7.4 It, however, appears in respect of the said half-yearly period of October 1999 to March 2000, in which excess payment of Rs. 2,64,072/- is said to have been made in December 1999 and January 2000, that the Commissioner (Appeals) did not verify whether "Assessment Memorandum" was filled in by the assessing officer making the assessment at the end of which the question of deficiency/excess could have arisen. It was repeatedly stated on behalf of the appellant by the learned Counsel, that the appellant had not received the assessment order in respect of this half-yearly period; and the learned authorized representative, despite his best efforts, was unable to state whether assessment order was made or not. The authorities below ought to have verified about the assessment order which was required to be made as per the "Assessment Memorandum", and in the context of the provisions of Section 71 as applicable at the relevant time, which required assessment to be made by the assessing officer, since there was no provision for self assessment at that time.

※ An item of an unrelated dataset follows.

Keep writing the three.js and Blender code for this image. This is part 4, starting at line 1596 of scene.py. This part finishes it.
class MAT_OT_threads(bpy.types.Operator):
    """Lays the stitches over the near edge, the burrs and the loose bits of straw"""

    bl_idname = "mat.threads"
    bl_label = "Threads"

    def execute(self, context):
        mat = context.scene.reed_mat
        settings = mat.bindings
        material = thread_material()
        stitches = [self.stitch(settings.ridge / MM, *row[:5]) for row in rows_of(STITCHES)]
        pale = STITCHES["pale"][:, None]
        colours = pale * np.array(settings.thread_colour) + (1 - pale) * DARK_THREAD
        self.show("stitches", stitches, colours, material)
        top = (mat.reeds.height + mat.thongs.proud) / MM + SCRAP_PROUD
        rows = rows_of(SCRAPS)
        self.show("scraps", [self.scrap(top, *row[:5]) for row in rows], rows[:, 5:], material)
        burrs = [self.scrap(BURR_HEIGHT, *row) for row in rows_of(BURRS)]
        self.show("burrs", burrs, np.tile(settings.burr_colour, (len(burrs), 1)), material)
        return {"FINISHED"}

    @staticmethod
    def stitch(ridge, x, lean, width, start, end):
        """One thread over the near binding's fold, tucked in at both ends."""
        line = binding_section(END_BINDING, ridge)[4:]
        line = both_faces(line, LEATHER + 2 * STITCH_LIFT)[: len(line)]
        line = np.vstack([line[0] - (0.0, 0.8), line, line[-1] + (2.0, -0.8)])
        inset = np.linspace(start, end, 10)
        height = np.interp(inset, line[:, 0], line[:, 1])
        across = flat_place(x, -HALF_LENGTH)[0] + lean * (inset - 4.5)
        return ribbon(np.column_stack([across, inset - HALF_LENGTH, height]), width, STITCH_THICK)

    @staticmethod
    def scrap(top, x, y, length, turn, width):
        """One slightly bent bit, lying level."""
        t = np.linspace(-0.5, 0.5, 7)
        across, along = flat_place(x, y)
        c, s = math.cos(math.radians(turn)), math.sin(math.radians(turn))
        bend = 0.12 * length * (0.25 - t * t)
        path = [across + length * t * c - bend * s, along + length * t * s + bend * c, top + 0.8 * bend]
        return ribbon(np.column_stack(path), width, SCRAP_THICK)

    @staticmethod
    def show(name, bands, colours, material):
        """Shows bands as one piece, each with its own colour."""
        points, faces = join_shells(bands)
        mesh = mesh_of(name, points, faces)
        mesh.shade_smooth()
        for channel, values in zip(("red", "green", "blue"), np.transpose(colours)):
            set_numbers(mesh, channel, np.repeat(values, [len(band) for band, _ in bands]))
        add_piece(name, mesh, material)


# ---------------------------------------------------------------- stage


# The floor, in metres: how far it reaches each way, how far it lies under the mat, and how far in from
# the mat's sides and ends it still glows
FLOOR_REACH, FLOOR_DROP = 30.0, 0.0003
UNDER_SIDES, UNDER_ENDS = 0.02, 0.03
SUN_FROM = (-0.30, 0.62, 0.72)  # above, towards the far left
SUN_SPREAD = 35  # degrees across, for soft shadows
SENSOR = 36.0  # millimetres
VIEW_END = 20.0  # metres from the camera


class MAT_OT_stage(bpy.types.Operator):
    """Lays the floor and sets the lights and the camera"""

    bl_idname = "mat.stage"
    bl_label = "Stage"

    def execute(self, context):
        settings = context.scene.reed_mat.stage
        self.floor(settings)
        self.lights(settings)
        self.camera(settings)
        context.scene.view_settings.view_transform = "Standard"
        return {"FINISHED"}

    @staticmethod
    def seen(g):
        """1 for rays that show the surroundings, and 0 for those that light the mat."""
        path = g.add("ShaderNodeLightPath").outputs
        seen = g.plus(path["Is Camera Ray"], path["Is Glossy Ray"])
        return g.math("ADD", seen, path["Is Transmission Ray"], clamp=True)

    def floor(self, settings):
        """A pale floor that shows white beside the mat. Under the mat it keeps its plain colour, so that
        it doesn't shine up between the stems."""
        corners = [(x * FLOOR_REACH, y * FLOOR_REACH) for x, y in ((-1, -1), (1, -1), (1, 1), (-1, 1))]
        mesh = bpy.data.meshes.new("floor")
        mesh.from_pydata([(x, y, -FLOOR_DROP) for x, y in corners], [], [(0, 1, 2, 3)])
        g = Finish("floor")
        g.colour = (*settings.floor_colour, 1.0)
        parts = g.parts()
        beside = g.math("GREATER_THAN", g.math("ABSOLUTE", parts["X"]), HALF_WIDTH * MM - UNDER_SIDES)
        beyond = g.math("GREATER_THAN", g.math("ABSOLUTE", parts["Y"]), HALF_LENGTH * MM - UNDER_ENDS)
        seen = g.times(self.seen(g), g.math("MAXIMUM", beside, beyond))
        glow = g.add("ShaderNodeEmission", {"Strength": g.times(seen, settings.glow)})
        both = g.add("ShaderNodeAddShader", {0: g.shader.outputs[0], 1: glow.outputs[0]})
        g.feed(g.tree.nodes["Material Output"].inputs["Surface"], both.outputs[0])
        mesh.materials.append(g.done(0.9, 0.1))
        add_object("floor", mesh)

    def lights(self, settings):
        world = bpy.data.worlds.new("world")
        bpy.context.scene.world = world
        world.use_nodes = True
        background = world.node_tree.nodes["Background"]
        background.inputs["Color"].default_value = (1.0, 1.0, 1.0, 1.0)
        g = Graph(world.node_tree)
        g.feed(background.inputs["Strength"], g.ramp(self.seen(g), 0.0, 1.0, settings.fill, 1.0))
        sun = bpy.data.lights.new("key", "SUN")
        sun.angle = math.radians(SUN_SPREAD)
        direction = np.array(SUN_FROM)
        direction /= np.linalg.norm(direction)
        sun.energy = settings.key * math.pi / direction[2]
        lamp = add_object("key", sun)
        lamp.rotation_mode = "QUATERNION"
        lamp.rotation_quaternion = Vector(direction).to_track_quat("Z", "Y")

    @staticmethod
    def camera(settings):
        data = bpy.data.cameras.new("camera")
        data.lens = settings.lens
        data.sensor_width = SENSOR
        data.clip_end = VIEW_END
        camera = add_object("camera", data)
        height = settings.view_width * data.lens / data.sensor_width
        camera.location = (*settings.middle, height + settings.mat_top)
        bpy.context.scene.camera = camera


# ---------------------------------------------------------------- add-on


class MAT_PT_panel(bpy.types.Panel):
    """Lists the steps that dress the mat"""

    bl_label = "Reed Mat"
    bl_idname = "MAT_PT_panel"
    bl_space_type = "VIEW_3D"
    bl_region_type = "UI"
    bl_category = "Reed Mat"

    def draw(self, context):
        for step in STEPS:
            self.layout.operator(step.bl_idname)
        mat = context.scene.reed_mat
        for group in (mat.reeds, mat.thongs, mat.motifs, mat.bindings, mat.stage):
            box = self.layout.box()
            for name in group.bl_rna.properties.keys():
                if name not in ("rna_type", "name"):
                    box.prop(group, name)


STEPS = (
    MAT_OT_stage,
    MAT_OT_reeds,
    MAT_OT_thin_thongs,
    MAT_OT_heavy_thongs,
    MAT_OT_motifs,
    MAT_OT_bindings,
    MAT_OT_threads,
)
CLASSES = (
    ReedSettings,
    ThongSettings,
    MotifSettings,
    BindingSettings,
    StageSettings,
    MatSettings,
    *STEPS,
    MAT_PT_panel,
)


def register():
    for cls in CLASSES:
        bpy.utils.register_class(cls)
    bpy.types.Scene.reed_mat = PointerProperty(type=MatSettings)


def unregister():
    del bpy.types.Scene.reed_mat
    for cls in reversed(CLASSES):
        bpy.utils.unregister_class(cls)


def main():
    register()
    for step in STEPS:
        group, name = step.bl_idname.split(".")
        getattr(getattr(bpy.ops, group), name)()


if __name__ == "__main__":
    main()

7.5 In this view of the matter in Appeal No. ST/70/04, the matter will have to be remanded to the Commissioner (Appeals) for ascertaining whether any assessment order was made or not and for taking a fresh decision in the matter after hearing both the sides in the light of what has been held hereinabove in the context of Rule 7 of the said rules. This appeal is accordingly allowed with a direction to the Commissioner (Appeals) to consider the matter afresh and take a decision in accordance with law.

8. As regards the half yearly return for April 1999 to September 1999 (A.No. ST/71/04), the contention tried to be raised was that earlier excess payments for the half-yearly period prior to the period of October 1999 to March 1999 should be adjusted towards the short payment in this particular half-year. It would appear from Rule 6(3), in the context of which this contention was raised that unless it is shown by the assessee that he has refunded the value of taxable service and service tax, no such claim can be countenanced. There is nothing on record brought forth by the assessee to substantiate a claim of such nature under Rule 6(3). There is no averment made at any point of time on behalf of the assessee that the assessee had refunded the value of taxable service and the service tax thereon under Sub-rule (3) of Rule 6. No reply was sent to the show cause notice, nor was such contention raised at any stage thereafter uptil now. In this view of the matter, there is no scope for claiming any adjustment of earlier excess payments, if any, in respect of the period of half- yearly return covering October 1999 to March 2000. Appeal No. ST/71/04 is, therefore, dismissed.